Indeed, claim-to-product analysis raises a host of complex, cross-disciplinary questions:
- The Patent’s Strength: Has competing technology emerged? Are the claims too narrow? Are there easy workarounds?;
- Legal Quality: Is the patent strong enough to survive a challenge?;
- Infringement Detectability: Is the patent hard to enforce?;
- Distinguishing Features: Does the patent support differentiation from competitors?;
- Sale and License Potential: Would someone buy or license the patent?

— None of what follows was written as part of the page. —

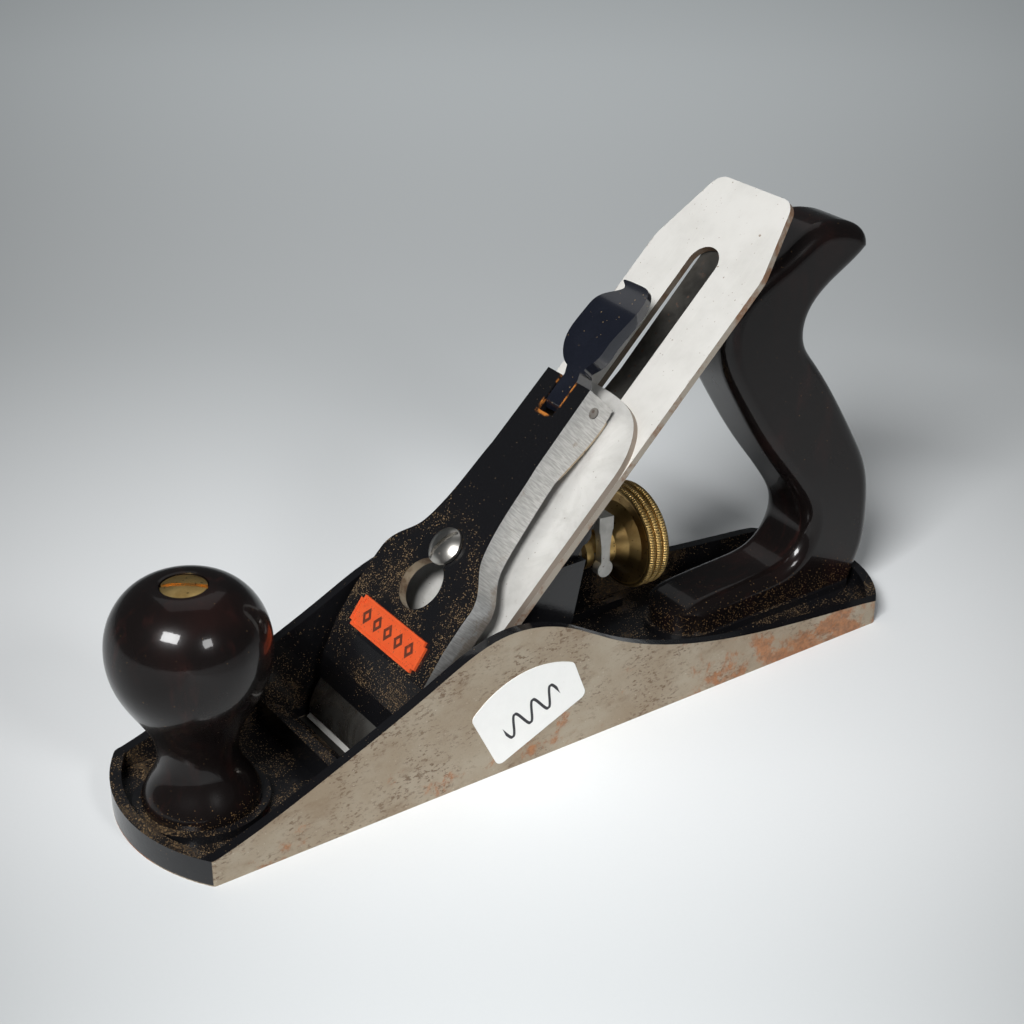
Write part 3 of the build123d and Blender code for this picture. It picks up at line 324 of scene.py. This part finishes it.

- Restrictions: Are there external or contractual obligations that limit abandoning or transferring a patent?; and
- Jurisdiction: How high are the maintenance fees? In Canada, for example, maintenance fees are low by global standards, so pruning may yield only modest savings. Europe, Japan, and the United States sit at the other end, where a closer look may be warranted. “I recommend that clients do a country-by-country pruning analysis based on the places where the patent supports products that are selling,” Randhawa says.
Ultimately, the question for many organisations is not whether their patent portfolios contain dead weight—very few do not— but whether they’re prepared to make the effort required to find it.